(Parts and joints as JSON)
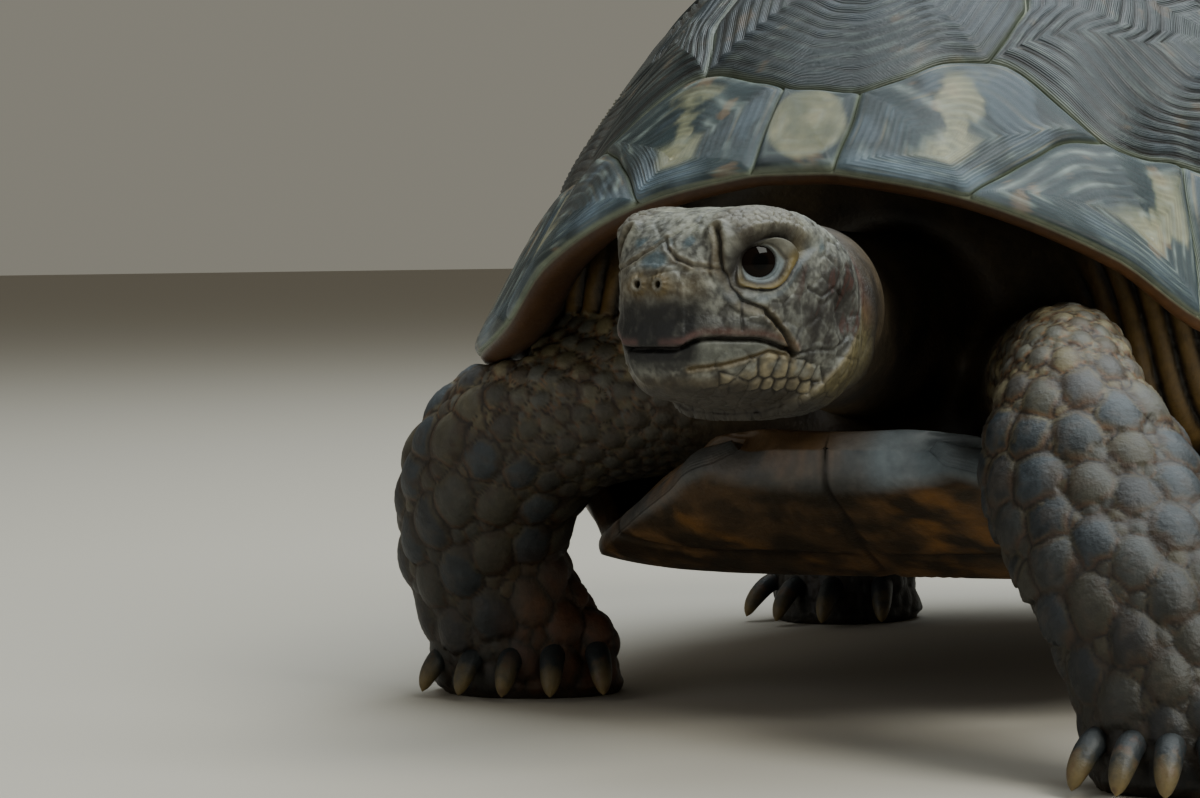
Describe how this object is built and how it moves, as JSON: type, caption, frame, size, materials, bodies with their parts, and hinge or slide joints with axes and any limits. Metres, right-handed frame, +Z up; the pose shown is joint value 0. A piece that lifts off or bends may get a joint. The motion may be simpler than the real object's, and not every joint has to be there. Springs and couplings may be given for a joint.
{
  "type": "tortoise",
  "caption": "Life-size still model of an adult spur-thighed tortoise in mid stride, head out and turned aside, high domed shell with ringed plates.",
  "frame": {"origin": "floor level, under the middle of the whole model's box", "axes": "+Z up from the floor, -Y the way the tortoise faces, +X its left side"},
  "size_m": [0.1454, 0.24, 0.1201],
  "materials": {
    "carapace_horn": "satin horn, dark blue-grey with pale growth rings",
    "plastron_horn": "satin horn, dark brown with ochre",
    "skin": "matt folded skin, olive grey-brown",
    "head_skin": "fine scaled skin, warm pinkish grey",
    "scaled_skin": "large raised scales, blue-grey with beige edges",
    "claw_horn": "satin horn, dark base and pale tip",
    "eye": "wet gloss, near black"
  },
  "bodies": {
    "root": {"carapace": "carapace_horn", "plastron": "plastron_horn", "torso": "skin", "neck": "skin", "head": "head_skin", "jaw": "head_skin", "eye_left": "eye", "eye_right": "eye", "tail": "scaled_skin", "foreleg_left": "scaled_skin", "foreleg_right": "scaled_skin", "hindleg_left": "scaled_skin", "hindleg_right": "scaled_skin", "claw_foreleg_left_1": "claw_horn", "claw_foreleg_left_2": "claw_horn", "claw_foreleg_left_3": "claw_horn", "claw_foreleg_left_4": "claw_horn", "claw_foreleg_left_5": "claw_horn", "claw_foreleg_right_1": "claw_horn", "claw_foreleg_right_2": "claw_horn", "claw_foreleg_right_3": "claw_horn", "claw_foreleg_right_4": "claw_horn", "claw_foreleg_right_5": "claw_horn", "claw_hindleg_left_1": "claw_horn", "claw_hindleg_left_2": "claw_horn", "claw_hindleg_left_3": "claw_horn", "claw_hindleg_left_4": "claw_horn", "claw_hindleg_right_1": "claw_horn", "claw_hindleg_right_2": "claw_horn", "claw_hindleg_right_3": "claw_horn", "claw_hindleg_right_4": "claw_horn"}
  },
  "joints": []
}
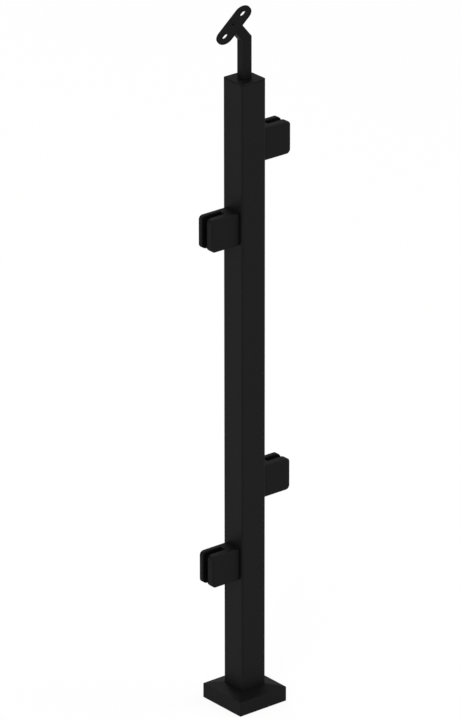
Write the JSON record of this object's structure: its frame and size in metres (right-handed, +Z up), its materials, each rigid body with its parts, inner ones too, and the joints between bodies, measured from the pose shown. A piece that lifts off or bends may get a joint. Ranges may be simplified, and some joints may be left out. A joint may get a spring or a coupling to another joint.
{
  "type": "stair railing post",
  "caption": "Square stair railing post on a covered base, with open glass clamps at stepped heights and a tilted handrail saddle on a mitred stem.",
  "frame": {"origin": "centre of the foot, on the floor", "axes": "+Z up the post, +X along the glass and up the stair, -Y the front, which the plain cheeks of the clamps face"},
  "size_m": [0.133, 0.08, 0.9947],
  "materials": {
    "powder_coat": "matt black powder coat",
    "black_oxide": "black oxide steel",
    "zinc_plate": "bright zinc plate",
    "rubber": "black rubber sheet"
  },
  "bodies": {
    "root": {"post_tube": "powder_coat", "base_flange": "powder_coat", "base_cover": "powder_coat", "top_cap": "powder_coat", "handrail_stem": "powder_coat", "saddle_plate": "powder_coat", "clamp_body_lower_left": "powder_coat", "clamp_cover_lower_left": "powder_coat", "clamp_body_upper_left": "powder_coat", "clamp_cover_upper_left": "powder_coat", "clamp_body_lower_right": "powder_coat", "clamp_cover_lower_right": "powder_coat", "clamp_body_upper_right": "powder_coat", "clamp_cover_upper_right": "powder_coat", "saddle_screw": "black_oxide", "clamp_bolt_lower_left": "black_oxide", "cover_screws_lower_left": "black_oxide", "clamp_bolt_upper_left": "black_oxide", "cover_screws_upper_left": "black_oxide", "clamp_bolt_lower_right": "black_oxide", "cover_screws_lower_right": "black_oxide", "clamp_bolt_upper_right": "black_oxide", "cover_screws_upper_right": "black_oxide", "stem_bolt": "zinc_plate", "rivet_nut_lower_left": "zinc_plate", "rivet_nut_upper_left": "zinc_plate", "rivet_nut_lower_right": "zinc_plate", "rivet_nut_upper_right": "zinc_plate", "gasket_front_lower_left": "rubber", "gasket_back_lower_left": "rubber", "gasket_front_upper_left": "rubber", "gasket_back_upper_left": "rubber", "gasket_front_lower_right": "rubber", "gasket_back_lower_right": "rubber", "gasket_front_upper_right": "rubber", "gasket_back_upper_right": "rubber"}
  },
  "joints": []
}
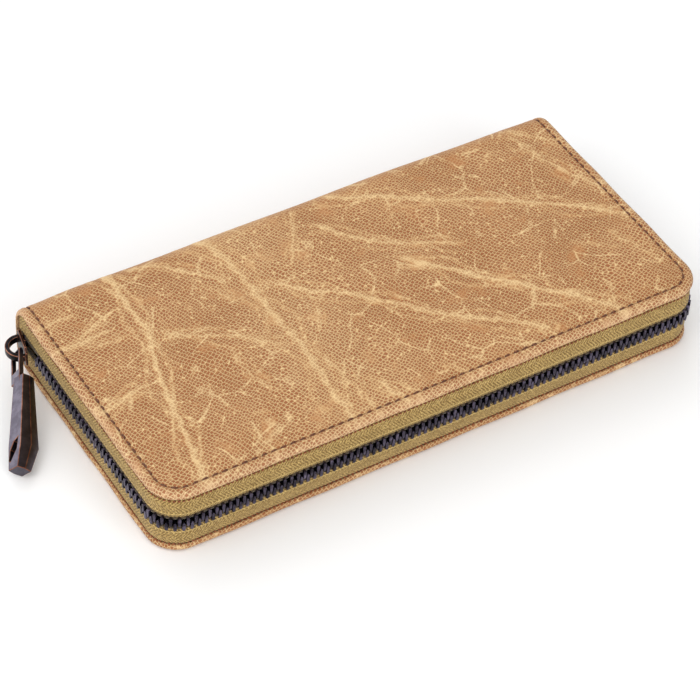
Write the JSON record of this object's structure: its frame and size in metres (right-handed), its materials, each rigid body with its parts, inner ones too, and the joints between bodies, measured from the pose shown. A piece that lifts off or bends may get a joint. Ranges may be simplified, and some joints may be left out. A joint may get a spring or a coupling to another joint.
{
  "type": "zip around wallet",
  "caption": "Long leather wallet closed by a metal zip round three sides, with card pockets, note compartments and a zipped coin pocket.",
  "frame": {"origin": "centre of the lower cover's outside face, on the surface that the closed wallet lies on", "axes": "+X along the spine to the right, +Y from the front opening to the spine, +Z from the lower cover to the upper cover"},
  "size_m": [0.2203, 0.0964, 0.025],
  "materials": {
    "cover_leather": "tan pebbled leather with cream veins, satin",
    "inner_leather": "smooth tan leather",
    "lining_fabric": "brown woven lining",
    "stiffener": "bonded fibre board",
    "edge_thread": "dark brown waxed thread",
    "zip_tape": "olive herringbone tape",
    "zip_teeth": "dark gunmetal plating",
    "slider_metal": "antique copper, dark with worn edges",
    "coin_metal": "dark gunmetal plating"
  },
  "bodies": {
    "lower_cover": {"bottom_stop": "zip_teeth", "lower_card_leaf_1": "inner_leather", "lower_card_leaf_2": "inner_leather", "lower_card_leaf_3": "inner_leather", "lower_card_leaf_4": "inner_leather", "lower_cover_board": "stiffener", "lower_cover_leather": "cover_leather", "lower_cover_lining": "lining_fabric", "lower_cover_stitching": "edge_thread", "lower_left_gusset": "lining_fabric", "lower_right_gusset": "lining_fabric", "lower_top_stop": "zip_teeth", "lower_zip_cord": "zip_tape", "lower_zip_tape": "zip_tape", "lower_zip_teeth": "zip_teeth"},
    "spine": {"coin_stops": "coin_metal", "lower_coin_tape": "zip_tape", "lower_coin_teeth": "coin_metal", "lower_coin_wall": "inner_leather", "spine_leather": "cover_leather", "spine_lining": "lining_fabric", "upper_coin_tape": "zip_tape", "upper_coin_teeth": "coin_metal", "upper_coin_wall": "inner_leather"},
    "upper_cover": {"upper_card_leaf_1": "inner_leather", "upper_card_leaf_2": "inner_leather", "upper_card_leaf_3": "inner_leather", "upper_card_leaf_4": "inner_leather", "upper_cover_board": "stiffener", "upper_cover_leather": "cover_leather", "upper_cover_lining": "lining_fabric", "upper_cover_stitching": "edge_thread", "upper_left_gusset": "lining_fabric", "upper_right_gusset": "lining_fabric", "upper_top_stop": "zip_teeth", "upper_zip_cord": "zip_tape", "upper_zip_tape": "zip_tape", "upper_zip_teeth": "zip_teeth"},
    "zip_slider": {"slider_bail": "slider_metal", "slider_body": "slider_metal"},
    "zip_puller": {"zip_puller": "slider_metal"},
    "coin_slider": {"coin_slider_bail": "coin_metal", "coin_slider_body": "coin_metal"},
    "coin_puller": {"coin_puller": "coin_metal"}
  },
  "joints": [
    {"name": "lower_fold", "type": "hinge", "parent": "lower_cover", "child": "spine", "pos_m": [0, 0.048, 0.007], "axis": [-1, 0, 0], "range_deg": [0, 45], "deforming": ["lower_left_gusset", "lower_right_gusset"]},
    {"name": "upper_fold", "type": "hinge", "parent": "spine", "child": "upper_cover", "pos_m": [0, 0.048, 0.018], "axis": [-1, 0, 0], "range_deg": [0, 45], "deforming": ["upper_left_gusset", "upper_right_gusset"]},
    {"name": "zip_slide", "type": "slide", "parent": "lower_cover", "child": "zip_slider", "axis": [0, -1, 0], "range_m": [0, 0.06], "deforming": ["lower_zip_teeth", "upper_zip_teeth", "lower_zip_cord", "upper_zip_cord"]},
    {"name": "puller_swing", "type": "hinge", "parent": "zip_slider", "child": "zip_puller", "pos_m": [-0.09914, 0.04014, 0.0125], "axis": [0, 0, 1], "range_deg": [-100, 0]},
    {"name": "coin_slide", "type": "slide", "parent": "spine", "child": "coin_slider", "axis": [-1, 0, 0], "range_m": [0, 0.15], "deforming": ["lower_coin_teeth", "upper_coin_teeth"]},
    {"name": "coin_puller_swing", "type": "hinge", "parent": "coin_slider", "child": "coin_puller", "pos_m": [0.076, -0.0329, 0.0125], "axis": [0, 0, 1], "range_deg": [0, 110]}
  ],
  "couplings": [
    {"joint": "upper_fold", "follows": "lower_fold", "ratio": 1}
  ]
}
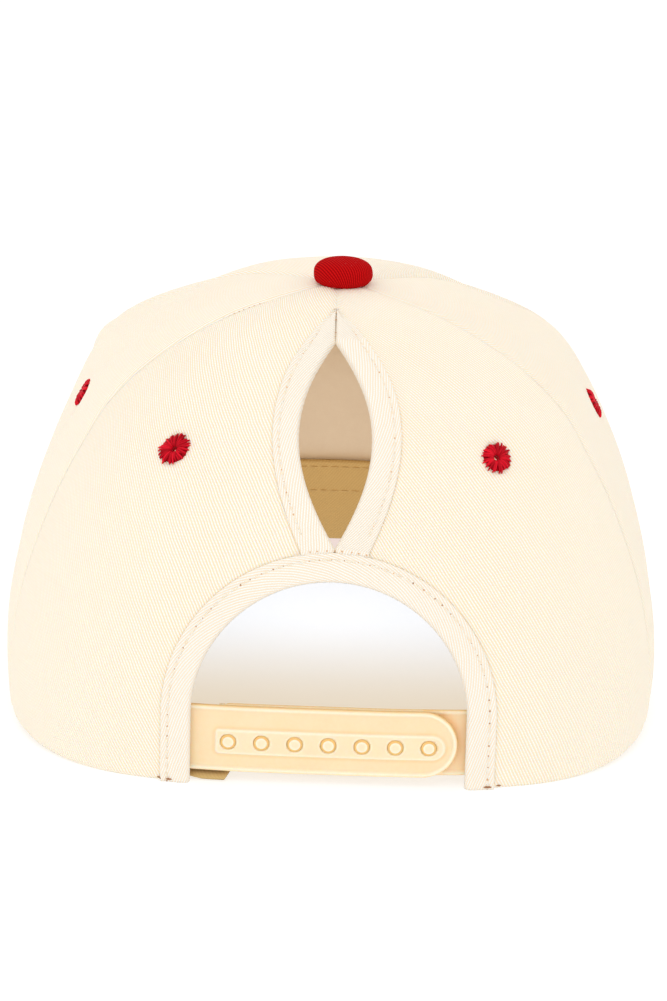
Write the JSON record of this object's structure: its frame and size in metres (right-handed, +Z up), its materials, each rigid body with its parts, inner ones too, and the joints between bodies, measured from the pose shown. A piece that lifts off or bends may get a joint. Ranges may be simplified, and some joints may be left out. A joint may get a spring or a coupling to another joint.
{
  "type": "ponytail baseball cap",
  "caption": "Five-panel twill baseball cap with a curved brim, a bound ponytail slot over a bound arch, and a closed plastic snap strap.",
  "frame": {"origin": "under the middle of the whole cap, on the surface it stands on", "axes": "+Z up through the button, +Y toward the brim, +X to the right of someone who looks at the back"},
  "size_m": [0.1822, 0.2434, 0.1212],
  "materials": {
    "twill": "cream cotton twill, matt, fine diagonal ribs",
    "binding": "cream twill tape, bias cut, matt, lock stitched",
    "red_twill": "red cotton twill, matt",
    "red_thread": "red embroidery thread with a soft sheen",
    "sweatband": "tan cotton band, matt",
    "snap_plastic": "cream moulded plastic, satin"
  },
  "bodies": {
    "root": {"front_panel": "twill", "side_panel_right": "twill", "side_panel_left": "twill", "back_panel_right": "twill", "back_panel_left": "twill", "arch_binding": "binding", "ponytail_binding_right": "binding", "ponytail_binding_left": "binding", "eyelet_back_right": "red_thread", "eyelet_back_left": "red_thread", "eyelet_side_right": "red_thread", "eyelet_side_left": "red_thread", "sweatband": "sweatband", "strap_left": "snap_plastic", "strap_right": "snap_plastic", "brim": "red_twill", "button": "red_twill"}
  },
  "joints": []
}
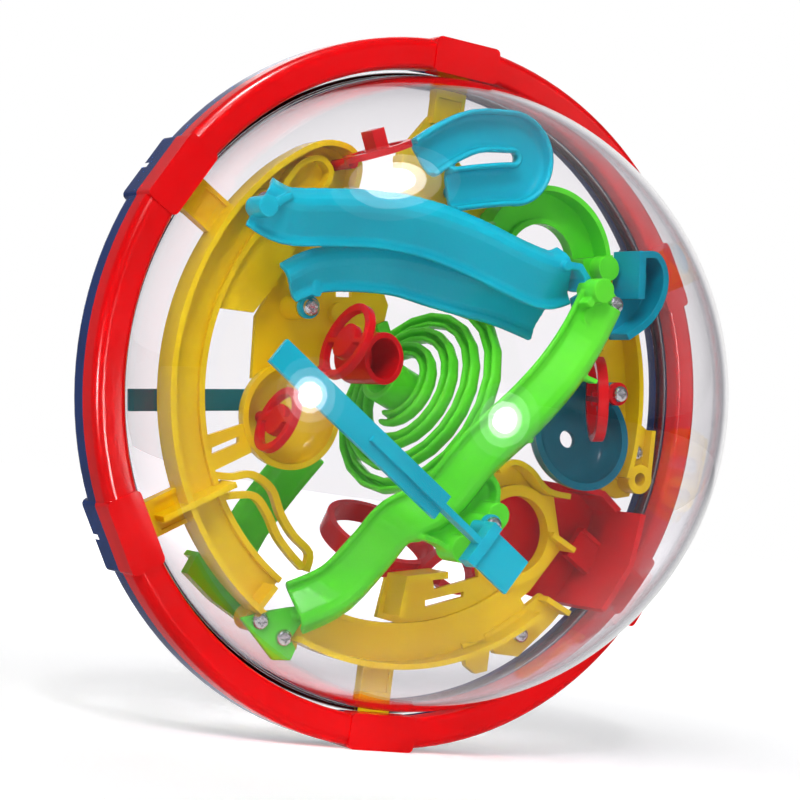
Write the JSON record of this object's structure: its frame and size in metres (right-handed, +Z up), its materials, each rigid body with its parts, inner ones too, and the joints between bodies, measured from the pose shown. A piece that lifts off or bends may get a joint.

• [Problem to work on]:
Out of the records, collect only those lines that contain the string "caption".

• [Written solution]:
Describe how this object is built and how it moves, as JSON: type, caption, frame, size, materials, bodies with their parts, and hinge or slide joints with axes and any limits. Metres, right-handed frame, +Z up; the pose shown is joint value 0. A piece that lifts off or bends may get a joint. The motion may be simpler than the real object's, and not every joint has to be there. Springs and couplings may be given for a joint.
  "caption": "Life-size still model of an adult spur-thighed tortoise in mid stride, head out and turned aside, high domed shell with ringed plates.",
  "caption": "Square stair railing post on a covered base, with open glass clamps at stepped heights and a tilted handrail saddle on a mitred stem.",
  "caption": "Long leather wallet closed by a metal zip round three sides, with card pockets, note compartments and a zipped coin pocket.",
  "caption": "Five-panel twill baseball cap with a curved brim, a bound ponytail slot over a bound arch, and a closed plastic snap strap.",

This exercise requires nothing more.